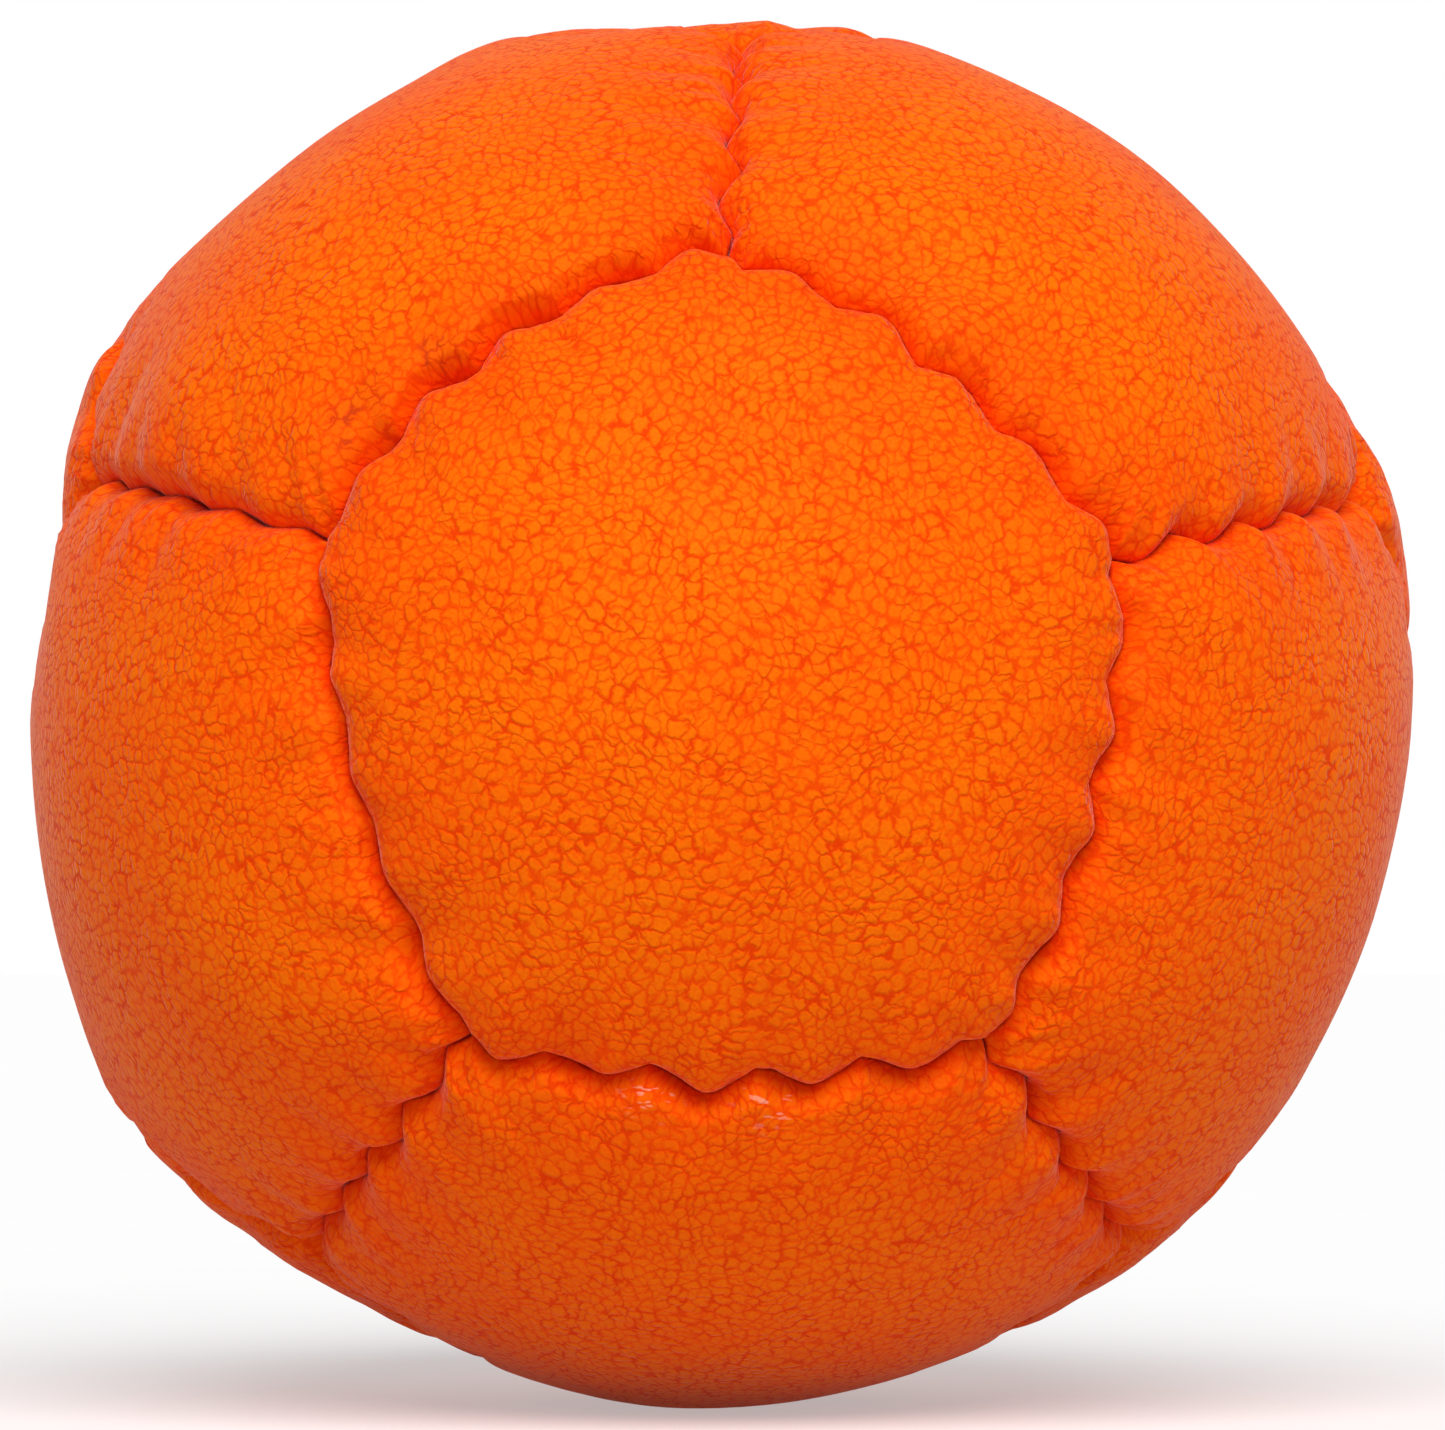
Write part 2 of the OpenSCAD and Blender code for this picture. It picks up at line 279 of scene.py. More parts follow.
class Seams:
    """Where the seams of the ball run, in millimetres, from the sizes."""

    def __init__(self, sizes):
        self.sizes = sizes
        self.ball_r = -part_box("front_panel")[0].y / MM
        self.puff = sizes.puff / MM
        self.roll_depth = sizes.roll_depth / MM
        self.roll_width = sizes.roll_width / MM
        self.seam_r = self.ball_r - self.puff - self.roll_depth
        self.span = self.seam_r * math.tan(FACE_ANGLE / 2)

    def corner(self, a, b, c):
        """Direction of the corner where three panels meet."""
        way = unit(FACES[a] + FACES[b] + FACES[c])
        place = place_of(way, TOP_TURN)
        drift = np.zeros(3)
        if min(a, b, c) == 0:
            drift = np.array([self.sizes.front_drift_x[place], 0, self.sizes.front_drift_z[place]])
        elif way[1] < 0:
            turn = math.atan2(way[2], way[0])
            drift = self.sizes.ring_drift[place] * aim(math.pi / 2, turn + math.pi / 2)
        return unit(way * self.seam_r + drift / MM)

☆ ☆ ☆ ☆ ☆

EXERCISE DIRECTIONS
Print the listing above in full, exactly as it is.

FULL SOLUTION
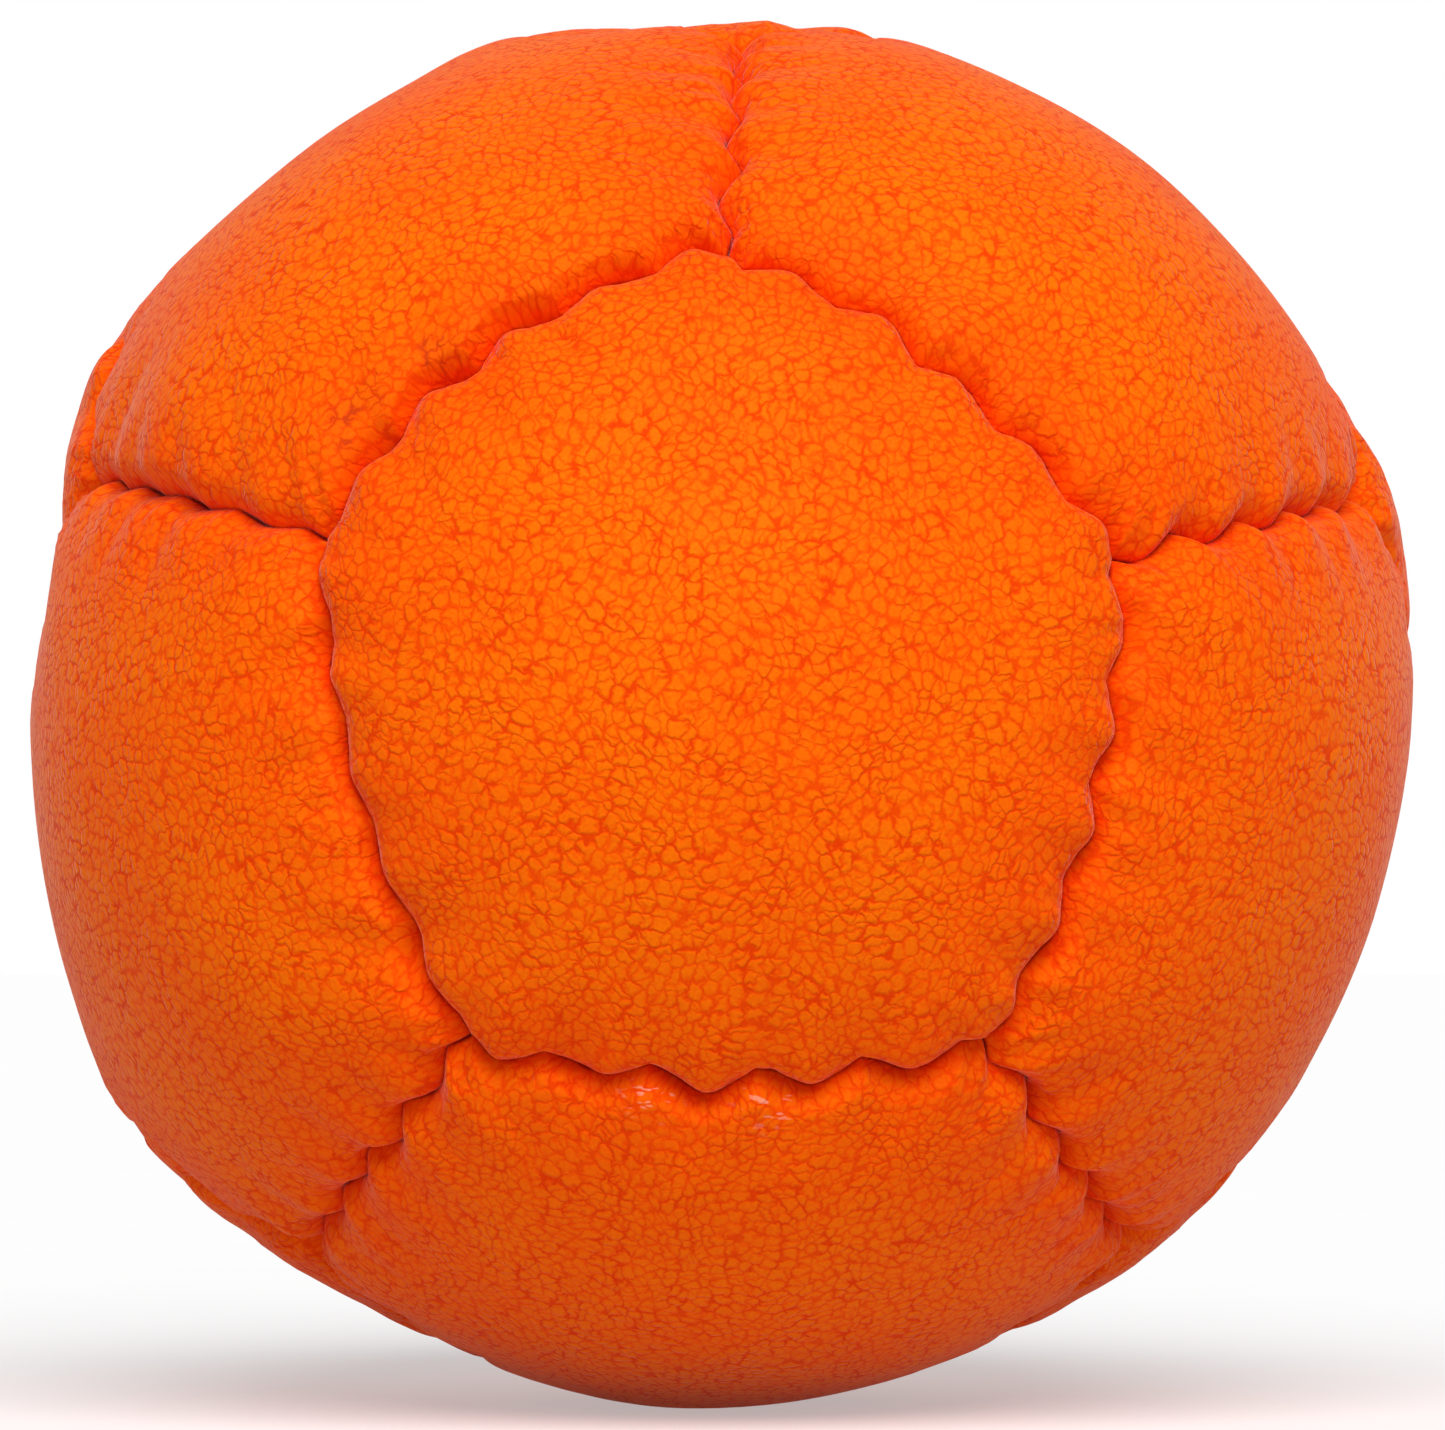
Write part 2 of the OpenSCAD and Blender code for this picture. It picks up at line 279 of scene.py. More parts follow.
class Seams:
    """Where the seams of the ball run, in millimetres, from the sizes."""

    def __init__(self, sizes):
        self.sizes = sizes
        self.ball_r = -part_box("front_panel")[0].y / MM
        self.puff = sizes.puff / MM
        self.roll_depth = sizes.roll_depth / MM
        self.roll_width = sizes.roll_width / MM
        self.seam_r = self.ball_r - self.puff - self.roll_depth
        self.span = self.seam_r * math.tan(FACE_ANGLE / 2)

    def corner(self, a, b, c):
        """Direction of the corner where three panels meet."""
        way = unit(FACES[a] + FACES[b] + FACES[c])
        place = place_of(way, TOP_TURN)
        drift = np.zeros(3)
        if min(a, b, c) == 0:
            drift = np.array([self.sizes.front_drift_x[place], 0, self.sizes.front_drift_z[place]])
        elif way[1] < 0:
            turn = math.atan2(way[2], way[0])
            drift = self.sizes.ring_drift[place] * aim(math.pi / 2, turn + math.pi / 2)
        return unit(way * self.seam_r + drift / MM)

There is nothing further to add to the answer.